TASK DIRECTIONS:
Exactly the lines from the one that contains "pieces += build_foliage(limb_cutters)" to the one that contains "bpy.context.scene.collection.objects.link(empty)", both lines included, should be copied, and no others.

____ DATA PROVIDED

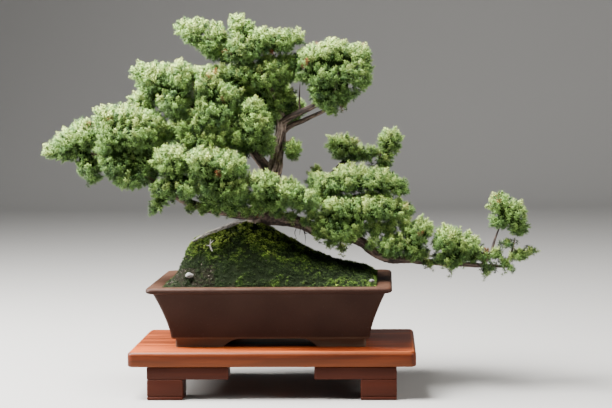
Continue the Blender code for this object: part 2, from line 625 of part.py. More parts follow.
# Each pad is a cloud of lumps: the centre and the half sizes of each.
PADS = {
    "pad_apex_tip": (
        ((-0.140, 0.005, 0.559), (0.014, 0.020, 0.013)), ((-0.116, 0.005, 0.550), (0.026, 0.035, 0.023)),
        ((-0.090, 0.008, 0.536), (0.027, 0.042, 0.030)),
    ),
    "pad_apex": (
        ((-0.052, 0.010, 0.552), (0.021, 0.035, 0.026)), ((-0.050, 0.010, 0.522), (0.038, 0.055, 0.030)),
        ((-0.017, 0.010, 0.534), (0.025, 0.042, 0.022)), ((0.015, 0.012, 0.533), (0.021, 0.035, 0.022)),
    ),
    "pad_crown": (
        ((-0.060, 0.018, 0.484), (0.040, 0.055, 0.026)), ((-0.018, 0.022, 0.482), (0.038, 0.060, 0.029)),
        ((0.020, 0.020, 0.494), (0.025, 0.045, 0.022)),
        ((-0.036, 0.034, 0.444), (0.031, 0.055, 0.031)), ((-0.002, 0.032, 0.440), (0.028, 0.050, 0.031)),
        ((-0.020, 0.038, 0.408), (0.025, 0.040, 0.020)),
    ),
    "pad_upper_right": (
        ((0.062, 0.000, 0.508), (0.026, 0.040, 0.022)), ((0.094, 0.000, 0.516), (0.026, 0.045, 0.023)),
        ((0.080, 0.000, 0.480), (0.030, 0.045, 0.025)), ((0.044, 0.000, 0.487), (0.016, 0.030, 0.017)),
        ((0.128, 0.000, 0.508), (0.026, 0.040, 0.023)), ((0.120, 0.000, 0.485), (0.034, 0.050, 0.025)),
        ((0.108, 0.000, 0.457), (0.027, 0.035, 0.017)), ((0.138, 0.000, 0.474), (0.017, 0.030, 0.016)),
        ((0.088, -0.010, 0.439), (0.018, 0.022, 0.014)), ((0.068, -0.008, 0.455), (0.016, 0.022, 0.013)),
    ),
    "pad_left_middle_outer": (
        ((-0.202, -0.015, 0.489), (0.017, 0.030, 0.017)), ((-0.173, -0.015, 0.477), (0.034, 0.045, 0.028)),
        ((-0.139, -0.015, 0.474), (0.033, 0.055, 0.031)), ((-0.150, -0.018, 0.438), (0.034, 0.055, 0.028)),
        ((-0.188, -0.018, 0.453), (0.022, 0.034, 0.022)),
    ),
    "pad_left_middle_inner": (
        ((-0.102, -0.015, 0.470), (0.030, 0.050, 0.029)), ((-0.072, -0.015, 0.450), (0.032, 0.050, 0.028)),
        ((-0.088, -0.020, 0.424), (0.040, 0.058, 0.032)),
    ),
    "pad_left_middle_low": (
        ((-0.032, -0.022, 0.432), (0.024, 0.036, 0.022)), ((-0.026, -0.020, 0.404), (0.028, 0.046, 0.034)),
        ((-0.012, -0.020, 0.377), (0.017, 0.028, 0.020)), ((-0.052, -0.016, 0.392), (0.028, 0.044, 0.024)),
    ),
    "pad_left_low_tip": (
        ((-0.339, -0.030, 0.372), (0.015, 0.025, 0.015)), ((-0.314, -0.030, 0.378), (0.027, 0.040, 0.023)),
        ((-0.286, -0.030, 0.393), (0.028, 0.050, 0.029)), ((-0.272, -0.034, 0.344), (0.028, 0.044, 0.022)),
    ),
    "pad_left_low_inner": (
        ((-0.256, -0.030, 0.418), (0.024, 0.045, 0.022)), ((-0.222, -0.030, 0.420), (0.032, 0.050, 0.022)),
        ((-0.200, -0.034, 0.392), (0.038, 0.058, 0.032)), ((-0.240, -0.034, 0.390), (0.034, 0.055, 0.030)),
        ((-0.240, -0.036, 0.350), (0.036, 0.056, 0.026)), ((-0.216, -0.036, 0.334), (0.038, 0.050, 0.024)),
        ((-0.190, -0.030, 0.350), (0.026, 0.050, 0.026)), ((-0.180, -0.030, 0.420), (0.024, 0.040, 0.022)),
    ),
    "pad_front_outer": (
        ((-0.148, -0.058, 0.354), (0.034, 0.050, 0.027)), ((-0.160, -0.054, 0.314), (0.026, 0.036, 0.020)),
        ((-0.176, -0.050, 0.286), (0.014, 0.020, 0.015)), ((-0.124, -0.058, 0.316), (0.030, 0.048, 0.023)),
    ),
    "pad_front_inner": (
        ((-0.104, -0.060, 0.354), (0.028, 0.054, 0.025)), ((-0.069, -0.058, 0.346), (0.033, 0.054, 0.027)),
        ((-0.060, -0.055, 0.312), (0.032, 0.048, 0.024)), ((-0.094, -0.056, 0.318), (0.024, 0.048, 0.024)),
        ((-0.110, -0.052, 0.294), (0.022, 0.028, 0.014)), ((-0.076, -0.052, 0.290), (0.024, 0.028, 0.013)),
        ((-0.050, -0.050, 0.289), (0.022, 0.026, 0.014)),
    ),
    "pad_front_right": (
        ((-0.014, -0.048, 0.316), (0.028, 0.045, 0.024)), ((0.021, -0.044, 0.304), (0.030, 0.045, 0.023)),
        ((0.050, -0.040, 0.294), (0.026, 0.040, 0.020)), ((0.004, -0.042, 0.290), (0.030, 0.035, 0.014)),
        ((-0.022, -0.048, 0.290), (0.022, 0.026, 0.014)),
    ),
    "pad_trunk_tuft": (((0.028, 0.004, 0.370), (0.015, 0.020, 0.018)),),
    "pad_back_right": (
        ((0.106, 0.084, 0.368), (0.026, 0.030, 0.021)), ((0.120, 0.084, 0.356), (0.018, 0.025, 0.014)),
        ((0.092, 0.082, 0.378), (0.014, 0.020, 0.010)), ((0.142, 0.088, 0.359), (0.016, 0.020, 0.012)),
    ),
    "pad_back_right_tip": (
        ((0.180, 0.100, 0.378), (0.021, 0.025, 0.021)), ((0.169, 0.096, 0.348), (0.016, 0.020, 0.018)),
    ),
    "pad_right_upper": (
        ((0.080, 0.000, 0.308), (0.028, 0.045, 0.022)), ((0.117, 0.000, 0.320), (0.034, 0.050, 0.025)),
        ((0.160, 0.000, 0.320), (0.031, 0.050, 0.022)), ((0.187, 0.000, 0.308), (0.022, 0.035, 0.020)),
        ((0.064, 0.008, 0.318), (0.016, 0.034, 0.018)),
    ),
    "pad_right_lower": (
        ((0.110, -0.012, 0.280), (0.040, 0.055, 0.024)), ((0.156, -0.010, 0.280), (0.036, 0.055, 0.024)),
        ((0.193, -0.010, 0.273), (0.025, 0.040, 0.018)), ((0.088, -0.018, 0.256), (0.028, 0.040, 0.022)),
        ((0.123, -0.020, 0.254), (0.027, 0.036, 0.020)), ((0.074, -0.042, 0.250), (0.018, 0.024, 0.017)),
        ((0.102, -0.042, 0.241), (0.020, 0.024, 0.018)),
    ),
    "pad_cascade_inner": (
        ((0.181, -0.024, 0.222), (0.026, 0.036, 0.020)), ((0.222, -0.020, 0.240), (0.028, 0.040, 0.023)),
        ((0.216, -0.020, 0.214), (0.030, 0.035, 0.018)),
    ),
    "pad_cascade_outer": (
        ((0.263, -0.020, 0.228), (0.029, 0.045, 0.024)), ((0.292, -0.020, 0.220), (0.023, 0.035, 0.020)),
        ((0.268, -0.020, 0.204), (0.030, 0.035, 0.018)), ((0.317, -0.020, 0.205), (0.022, 0.024, 0.014)),
    ),
    "pad_tip": (
        ((0.345, -0.020, 0.285), (0.018, 0.025, 0.018)), ((0.365, -0.020, 0.270), (0.021, 0.030, 0.021)),
        ((0.346, -0.020, 0.259), (0.019, 0.025, 0.014)), ((0.373, -0.020, 0.250), (0.018, 0.025, 0.017)),
    ),
    "pad_tip_low": (
        ((0.392, -0.020, 0.212), (0.013, 0.015, 0.008)), ((0.371, -0.018, 0.205), (0.016, 0.018, 0.010)),
    ),
    "pad_back_left": (
        ((-0.120, 0.088, 0.412), (0.046, 0.044, 0.034)), ((-0.076, 0.092, 0.396), (0.044, 0.046, 0.030)),
        ((-0.150, 0.080, 0.396), (0.034, 0.036, 0.024)),
    ),
    "pad_back_crown": (
        ((-0.020, 0.098, 0.452), (0.044, 0.038, 0.036)), ((0.012, 0.092, 0.430), (0.034, 0.036, 0.028)),
    ),
}


def depth_in(point, lumps):
    """Roughly how far a point is outside a cloud of lumps, in metres: negative inside."""
    best = 1.0
    for centre, half in lumps:
        scaled = Vector([(p - c) / h for p, c, h in zip(point, centre, half)])
        best = min(best, (scaled.length - 1.0) * min(half))
    return best


def pad_reach(heart, direction, lumps, rivals):
    """How far a pad's surface is from its heart: to its last lump, or short of a neighbour."""
    reach, distance = PAD_STEP, PAD_STEP
    while distance < 0.16:
        point = heart + direction * distance
        own = depth_in(point, lumps)
        if any(depth_in(point, rival) < own + PAD_GAP for rival in rivals):
            break
        if own < 0:
            reach = distance
        distance += PAD_STEP
    return reach


def build_pad(name, lumps, material):
    weights = [half[0] * half[1] * half[2] for _, half in lumps]
    heart = Vector((0, 0, 0))
    for (centre, _), weight in zip(lumps, weights):
        heart += Vector(centre) * weight / sum(weights)
    low = Vector([min(c[i] - h[i] for c, h in lumps) for i in range(3)])
    high = Vector([max(c[i] + h[i] for c, h in lumps) for i in range(3)])
    room = PAD_GAP * 2
    rivals = [
        other
        for key, other in PADS.items()
        if key != name
        and all(
            min(c[i] - h[i] for c, h in other) < high[i] + room
            and max(c[i] + h[i] for c, h in other) > low[i] - room
            for i in range(3)
        )
    ]
    shape = bmesh.new()
    fineness = 3 if max(high - low) > 0.065 else 2
    bmesh.ops.create_icosphere(shape, subdivisions=fineness, radius=1.0)
    for vertex in shape.verts:
        direction = Vector([v * (h - l) for v, h, l in zip(vertex.co, high, low)]).normalized()
        vertex.co = heart + direction * pad_reach(heart, direction, lumps, rivals)
    return add_object(name, mesh_from(name, shape), material)


def build_foliage(limb_cutters):
    needles = new_material("juniper_needles", (0.12, 0.28, 0.07), 0.6)
    pads = []
    for name, lumps in PADS.items():
        pad = build_pad(name, lumps, needles)
        for cutter in limb_cutters.values():
            if boxes_meet(pad, cutter):
                cut(pad, cutter)
        pads.append(pad)
    return pads


# ---------------------------------------------------------------- the whole object


def footprint_middle(objects):
    """The middle, in X and Y, of the box round all the pieces."""
    graph = bpy.context.evaluated_depsgraph_get()
    corners = []
    for obj in objects:
        evaluated = obj.evaluated_get(graph)
        corners += [obj.matrix_world @ Vector(corner) for corner in evaluated.bound_box]
    middle = [(min(c[i] for c in corners) + max(c[i] for c in corners)) / 2 for i in range(2)]
    return Vector((*middle, 0.0))


def main():
    clear_scene()
    limbs, limb_cutters = build_wood()
    pieces = list(limbs.values()) + list(limb_cutters.values())
    pieces += build_stand()
    pieces += build_pot()
    pieces += build_drainage()
    pieces += build_ground(limb_cutters["trunk"])
    pieces += build_litter()
    pieces += build_foliage(limb_cutters)
    bpy.context.view_layer.update()

    bonsai = bpy.data.objects.new("bonsai", None)
    bpy.context.scene.collection.objects.link(bonsai)
    bonsai.location = -footprint_middle([piece for piece in pieces if not piece.hide_render])
    for piece in pieces:
        piece.parent = bonsai
        if piece.data.polygons:
            piece.data.shade_smooth()
            piece.data.set_sharp_from_angle(angle=math.radians(40))


main()
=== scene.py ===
# %% [markdown]
# # A juniper bonsai on its display stand
# The tree grows on a mossy mound in an unglazed clay pot, and the pot stands on a low wooden stand.
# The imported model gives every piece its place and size. This lesson puts real bark, needles, moss,
# clay and wood on it. The first cell loads that model and measures the stand's board, because all
# the places below are counted from the middle of the board, at the height of the table.

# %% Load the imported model
import math

import bpy
import numpy as np
from mathutils import Matrix, Vector, noise
from mathutils.bvhtree import BVHTree


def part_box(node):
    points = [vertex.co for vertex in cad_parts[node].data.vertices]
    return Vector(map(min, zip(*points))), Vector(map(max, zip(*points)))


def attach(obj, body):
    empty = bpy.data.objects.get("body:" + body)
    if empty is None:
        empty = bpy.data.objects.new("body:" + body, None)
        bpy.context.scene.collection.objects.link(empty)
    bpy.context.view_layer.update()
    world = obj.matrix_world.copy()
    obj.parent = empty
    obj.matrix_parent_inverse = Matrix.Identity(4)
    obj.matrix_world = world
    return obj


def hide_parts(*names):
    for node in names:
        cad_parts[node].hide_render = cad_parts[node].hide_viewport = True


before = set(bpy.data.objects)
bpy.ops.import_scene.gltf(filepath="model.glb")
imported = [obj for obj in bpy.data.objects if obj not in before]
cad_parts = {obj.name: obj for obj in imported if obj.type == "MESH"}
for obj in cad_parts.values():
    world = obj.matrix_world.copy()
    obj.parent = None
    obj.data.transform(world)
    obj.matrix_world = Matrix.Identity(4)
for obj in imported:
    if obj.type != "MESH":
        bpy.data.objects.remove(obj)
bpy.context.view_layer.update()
board_low, board_high = (Vector(corner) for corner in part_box("stand_top_board"))
stand_middle = (board_low + board_high) / 2
stand_middle.z = 0.0


def place(x, y, z):
    """A point given from the middle of the stand, at table height."""
    return stand_middle + Vector((x, y, z))


# %% [markdown]
# ## The camera
# A long lens from well back keeps the pot's sides nearly square, as for a portrait of a tree. It is
# a little above the rim of the pot, so the moss and the top of the board show.

# %% Set the camera
LENS_MM = 94.1
EYE = (0.171, -2.461, 0.447)
YAW, PITCH, ROLL = math.radians(2.85), math.radians(-3.78), math.radians(0.58)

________

WRITTEN SOLUTION:
    pieces += build_foliage(limb_cutters)
    bpy.context.view_layer.update()

    bonsai = bpy.data.objects.new("bonsai", None)
    bpy.context.scene.collection.objects.link(bonsai)
    bonsai.location = -footprint_middle([piece for piece in pieces if not piece.hide_render])
    for piece in pieces:
        piece.parent = bonsai
        if piece.data.polygons:
            piece.data.shade_smooth()
            piece.data.set_sharp_from_angle(angle=math.radians(40))


main()
=== scene.py ===
# %% [markdown]
# # A juniper bonsai on its display stand
# The tree grows on a mossy mound in an unglazed clay pot, and the pot stands on a low wooden stand.
# The imported model gives every piece its place and size. This lesson puts real bark, needles, moss,
# clay and wood on it. The first cell loads that model and measures the stand's board, because all
# the places below are counted from the middle of the board, at the height of the table.

# %% Load the imported model
import math

import bpy
import numpy as np
from mathutils import Matrix, Vector, noise
from mathutils.bvhtree import BVHTree


def part_box(node):
    points = [vertex.co for vertex in cad_parts[node].data.vertices]
    return Vector(map(min, zip(*points))), Vector(map(max, zip(*points)))


def attach(obj, body):
    empty = bpy.data.objects.get("body:" + body)
    if empty is None:
        empty = bpy.data.objects.new("body:" + body, None)
        bpy.context.scene.collection.objects.link(empty)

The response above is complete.